Exercise directions ▸ How does the data below read from its first line through the line containing "the cup pull"? Print those lines exactly.

Collected data ▸

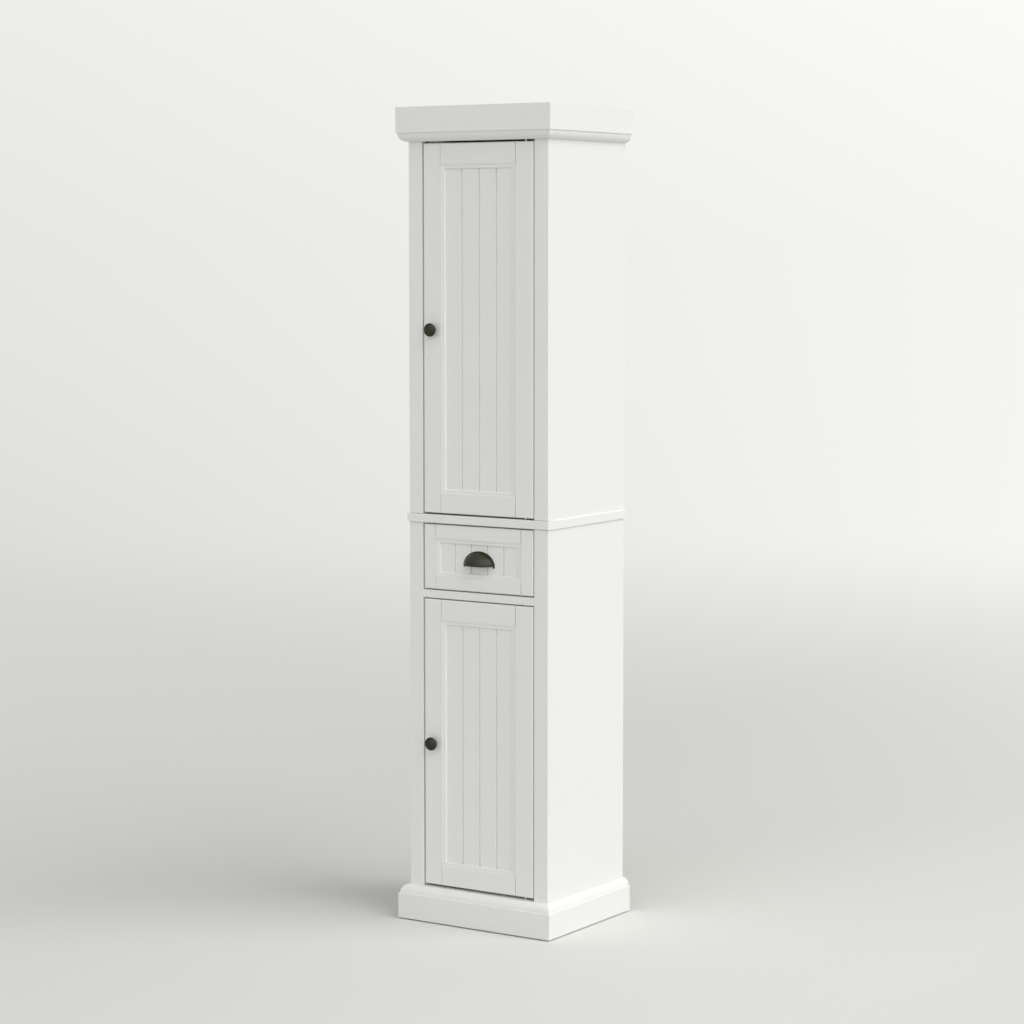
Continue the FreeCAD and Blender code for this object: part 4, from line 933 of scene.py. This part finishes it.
class CABINET_OT_cup_pull(bpy.types.Operator):
    """Make the cup pull of the drawer and the screws that hold it from behind"""

    bl_idname = "cabinet.cup_pull"
    bl_label = "Make Cup Pull"

    def execute(self, context):
        hardware = context.scene.cabinet_hardware
        low, high = span("drawer_cup_pull")
        panel_face = high[1]
        half_width, projection = high[0], panel_face - low[1]
        lip = low[2] + hardware.pull_ear_drop
        rise = high[2] - lip
        wall = hardware.pull_wall
        shell_half, shell_rise = (size - hardware.pull_flange - wall / 2 for size in (half_width, rise))
        shell = cup_shell(half_width - hardware.pull_flange, projection, shell_rise, wall)
        shell += np.array([0.0, panel_face, lip + wall / 2])
        outline = flange_outline(hardware, half_width, rise, shell_half, shell_rise, low[2])
        flange_ease, flange_front = 0.8 * MM, panel_face - 2.0 * MM
        rim = eased_bar(outline, np.zeros(len(outline)), flange_ease, flange_front, panel_face, "y")
        low, high = span("drawer_pull_screws")
        head_radius = 2 * hardware.screw_radius
        spacing = high[0] - head_radius
        level = (low[2] + high[2]) / 2
        thin, foot, end = hardware.post_radius, hardware.post_foot_radius, hardware.post_length
        buried, foot_top, neck = -1.0 * MM, 1.6 * MM, 2.6 * MM
        post = turned(
            [(0, buried), (foot, buried), (foot, foot_top), (thin, neck), (thin, end), (0, end)],
            np.array([0, 0, 0, 0.8, 0.5, 0]) * MM, (spacing, panel_face, level), "y", -1.0, 24)
        dress("drawer_cup_pull", "cast", [shell, rim] + sides_of(post), "drawer", sharp=40.0)
        back = high[1] - hardware.screw_head_height
        shank, end = hardware.screw_radius, back - low[1]
        heads = sides_of(screw_head((spacing, back, level), head_radius, hardware.screw_head_height))
        shanks = sides_of(turned(
            [(0, 0), (shank, 0), (shank, end), (0, end)], np.zeros(4), (spacing, back, level), "y", -1.0, 16))
        dress("drawer_pull_screws", "turned", heads + shanks, "drawer")
        return {"FINISHED"}


class CABINET_OT_pins(bpy.types.Operator):
    """Make the pivot pins, the shelf pins and the floor glides"""

    bl_idname = "cabinet.pins"
    bl_label = "Make Pins and Glides"

    def execute(self, context):
        hardware = context.scene.cabinet_hardware
        ease = hardware.pin_ease
        for door in DOORS:
            low, high = span(door + "_pivot_pins")
            stile_low, stile_high = span(door + "_hinge_stile")
            x, y = (low + high)[:2] / 2
            ends = (low[2], stile_low[2] + hardware.pin_seat), (stile_high[2] - hardware.pin_seat, high[2])
            radius = x - low[0]
            pins = [turned(
                [(0, start), (radius, start), (radius, end), (0, end)], [0, ease, ease, 0], (x, y, 0.0), "z",
                1.0, 20) for start, end in ends]
            dress(door + "_pivot_pins", "turned", pins, door)
        side_inner = span("upper_side_right")[0][0]
        thin, thick, reach = hardware.shelf_pin_radius, hardware.shelf_pin_head, hardware.shelf_pin_reach
        outline = [(0, -reach), (thick, -reach), (thick, 0), (thin, 0), (thin, reach), (0, reach)]
        (_, front, _), (_, back, _) = span("upper_shelves")
        pins = []
        for underside, _ in sum(shelf_levels().values(), ()):
            for row in (front + hardware.shelf_pin_inset, back - hardware.shelf_pin_inset):
                pins += sides_of(turned(
                    outline, [0, ease, 0.3 * ease, 0, ease, 0], (side_inner, row, underside - thick), "x",
                    1.0, 20))
        dress("shelf_pins", "turned", pins)
        low, high = span("floor_glides")
        radius, height = hardware.glide_radius, hardware.glide_height
        rear = span("lower_side_right")[1][0] - hardware.glide_back_inset
        glides = []
        for x, y in ((high[0] - radius, low[1] + radius), (rear, high[1] - radius)):
            glides += sides_of(turned(
                [(0, 0), (radius, 0), (radius, height), (0, height)], [0, 1.6 * ease, 0.2 * ease, 0],
                (x, y, 0.0), "z", 1.0, 32))
        dress("floor_glides", "moulded", glides)
        return {"FINISHED"}


class CABINET_OT_rollers(bpy.types.Operator):
    """Make the nylon rollers of the drawer runners"""

    bl_idname = "cabinet.rollers"
    bl_label = "Make Rollers"

    def execute(self, context):
        hardware = context.scene.cabinet_hardware
        for node in ("cabinet_rollers", "drawer_rollers"):
            low, high = span(node)
            radius, width = (high[2] - low[2]) / 2, hardware.roller_width
            bore, hub, web = hardware.roller_bore, hardware.roller_hub, hardware.roller_web
            dish, slant = hardware.roller_dish, 0.3 * MM
            face = [(bore, 0), (hub, 0), (hub + slant, dish), (web, dish), (web + slant, 0), (radius, 0)]
            far_face = [(r, width - h) for r, h in face[::-1]]
            radii = np.array([0.2] * 5 + [0.8]) * MM
            place = (high[0] - width, (low[1] + high[1]) / 2, (low[2] + high[2]) / 2)
            roller = turned(
                face + far_face, np.concatenate([radii, radii[::-1]]), place, "x", 1.0,
                hardware.turned_sides, 3, hollow=True)
            dress(node, "turned", sides_of(roller), node, loops=True)
        return {"FINISHED"}


# ---------------------------------------------------------------- stage

def background_shade(f, stage, direction):
    """A colour between the background's painted shade and painted light, by how far a direction points
    towards the lamp's side and up.
    """
    share = f.spread(f.vector("DOT_PRODUCT", direction, LIGHTWARD, "Value"), *LIGHTWARD_RANGE)
    return f.blend(share, stage.background_painted_shade, stage.background_painted_light)


def seen_rays(f):
    """One for the camera's own rays, also through glass or off a shiny surface, and nought for the others."""
    path = f.node("ShaderNodeLightPath").outputs
    first = f.maths("MAXIMUM", path["Is Camera Ray"], path["Is Glossy Ray"])
    return f.maths("MAXIMUM", first, path["Is Transmission Ray"])


def floor_finish(stage):
    """The floor's material: near the cabinet, painted shade away from the lamp and painted light towards it,
    fading into the background colour far away.

    Only camera, glossy and transmission rays see the painted colours and the background colour, so that they
    add no light; the light that the floor throws on the cabinet comes from its plain bounce colour.
    """
    material = bpy.data.materials.new("stage_floor")
    f = Shader(material)
    seen = seen_rays(f)
    # Painted light: the seen floor turns from painted shade on the left, away from the lamp, to painted light
    # on the right, towards it.
    across = f.node("ShaderNodeSeparateXYZ", Vector=f.place).outputs["X"]
    seen_with_painted_light = f.blend(f.spread(across, -1.0, 1.0), stage.floor_painted_shade, stage.floor_painted_light)
    plain = f.node("ShaderNodeBsdfDiffuse", Color=f.blend(seen, stage.floor_bounce, seen_with_painted_light))
    outward = f.vector("NORMALIZE", f.vector("SUBTRACT", f.place, (0.0, 0.0, EYE_HEIGHT)))
    far = f.node("ShaderNodeEmission", Color=background_shade(f, stage, outward))
    fade = f.node(
        "ShaderNodeMapRange", {"interpolation_type": "SMOOTHSTEP"},
        Value=f.vector("LENGTH", f.place, output="Value"), From_Min=FLOOR_FADE[0], From_Max=FLOOR_FADE[1])
    mix = f.node(
        "ShaderNodeMixShader", Fac=f.maths("MULTIPLY", fade.outputs["Result"], seen),
        i1=plain.outputs["BSDF"], i2=far.outputs["Emission"])
    f.node("ShaderNodeOutputMaterial", Surface=mix.outputs["Shader"])
    return material


class CABINET_OT_stage(bpy.types.Operator):
    """Make the floor, the background, the lamps and the camera"""

    bl_idname = "cabinet.stage"
    bl_label = "Make Stage"

    def execute(self, context):
        stage = context.scene.cabinet_stage
        radius = np.concatenate([[0.02], np.geomspace(0.5, FLOOR_RADIUS, 24)])
        angle = np.linspace(0.0, 2 * np.pi, 64, endpoint=False)
        x, y = radius[:, None] * np.cos(angle), radius[:, None] * np.sin(angle)
        points = np.stack([x, y, 0 * x], -1)
        quads, caps = faces_of(points)
        faces = quads[:, ::-1].tolist() + [caps[0][::-1].tolist()]
        mesh = bpy.data.meshes.new("stage_floor")
        mesh.from_pydata(points.reshape(-1, 3).tolist(), [], faces)
        mesh.materials.append(floor_finish(stage))
        floor = bpy.data.objects.new("stage_floor", mesh)
        context.scene.collection.objects.link(floor)

        world = bpy.data.worlds.new("stage_world")
        f = Shader(world)
        # The camera sees the background with painted light towards the lamp's side and painted shade away
        # from it; the even sky lights the scene.
        seen = f.node("ShaderNodeBackground", Color=background_shade(f, stage, f.coordinates["Generated"]))
        light = f.node("ShaderNodeBackground", Color=(*stage.sky, 1.0))
        mix = f.node(
            "ShaderNodeMixShader", Fac=seen_rays(f), i1=light.outputs["Background"],
            i2=seen.outputs["Background"])
        f.node("ShaderNodeOutputWorld", Surface=mix.outputs["Shader"])
        context.scene.world = world

        for name, energy, spread, (height, turn) in (
                ("lamp_right", stage.key_strength, stage.key_spread, KEY_ANGLES),
                ("lamp_low", stage.low_strength, stage.low_spread, LOW_ANGLES),
                ("lamp_front", stage.fill_strength, stage.fill_spread, FILL_ANGLES)):
            lamp = bpy.data.lights.new(name, "SUN")
            lamp.energy, lamp.angle = energy, spread
            placed = bpy.data.objects.new(name, lamp)
            context.scene.collection.objects.link(placed)
            placed.rotation_euler = (0.0, radians(90 - height), radians(-turn))

        camera = bpy.data.cameras.new("camera")
        camera.lens = stage.lens
        camera.sensor_width = 36.0
        camera.clip_end = SIGHT
        stand = bpy.data.objects.new("camera", camera)
        context.scene.collection.objects.link(stand)
        tilt, turn = CAMERA_ANGLES
        stand.location = CAMERA_PLACE
        stand.rotation_euler = (radians(90 - tilt), 0.0, radians(turn))
        context.scene.camera = stand
        context.scene.view_settings.view_transform = "Standard"
        return {"FINISHED"}


# ---------------------------------------------------------------- panel and registration

GROUPS = {
    "cabinet_boards": CABINET_PG_boards,
    "cabinet_fronts": CABINET_PG_fronts,
    "cabinet_hardware": CABINET_PG_hardware,
    "cabinet_finishes": CABINET_PG_finishes,
    "cabinet_stage": CABINET_PG_stage,
}
OPERATORS = (
    CABINET_OT_finishes, CABINET_OT_mouldings, CABINET_OT_carcase_boards, CABINET_OT_fronts, CABINET_OT_knobs,
    CABINET_OT_cup_pull, CABINET_OT_pins, CABINET_OT_rollers, CABINET_OT_stage)


class CABINET_PT_sidebar(bpy.types.Panel):
    """Lists the cabinet's settings and the steps that make it"""

    bl_idname = "CABINET_PT_sidebar"
    bl_label = "Tall Bathroom Cabinet"
    bl_space_type = "VIEW_3D"
    bl_region_type = "UI"
    bl_category = "Cabinet"

    def draw(self, context):
        for operator in OPERATORS:
            self.layout.operator(operator.bl_idname)
        for name in GROUPS:
            box = self.layout.box()
            group = getattr(context.scene, name)
            for setting in group.bl_rna.properties:
                if not setting.is_readonly and setting.identifier != "name":
                    box.prop(group, setting.identifier)


def register():
    for group in GROUPS.values():
        bpy.utils.register_class(group)
    for name, group in GROUPS.items():
        setattr(bpy.types.Scene, name, PointerProperty(type=group))
    for made in (*OPERATORS, CABINET_PT_sidebar):
        bpy.utils.register_class(made)


def unregister():
    for made in (CABINET_PT_sidebar, *reversed(OPERATORS)):
        bpy.utils.unregister_class(made)
    for name, group in reversed(GROUPS.items()):
        delattr(bpy.types.Scene, name)
        bpy.utils.unregister_class(group)


def main():
    register()
    for operator in OPERATORS:
        category, name = operator.bl_idname.split(".")
        getattr(getattr(bpy.ops, category), name)()


if __name__ == "__main__":
    main()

The reply ▸
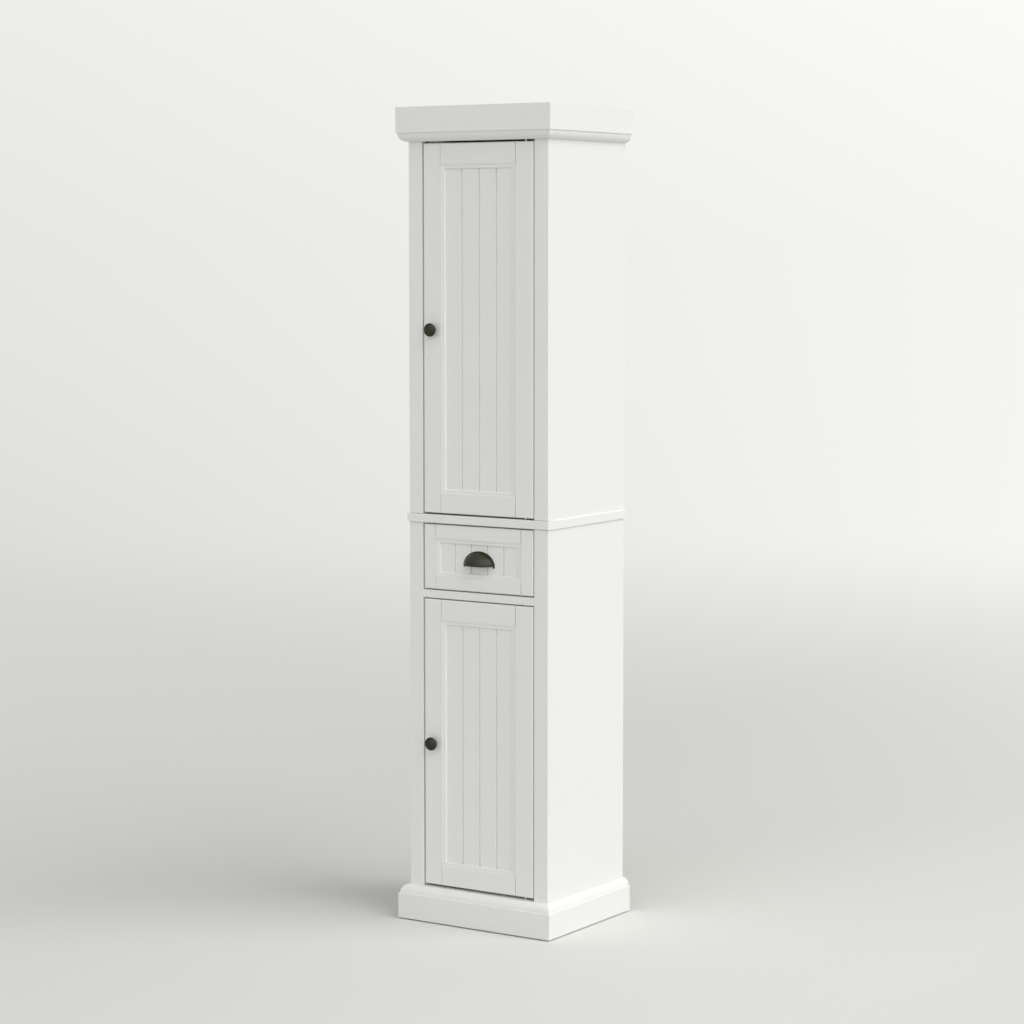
Continue the FreeCAD and Blender code for this object: part 4, from line 933 of scene.py. This part finishes it.
class CABINET_OT_cup_pull(bpy.types.Operator):
    """Make the cup pull of the drawer and the screws that hold it from behind"""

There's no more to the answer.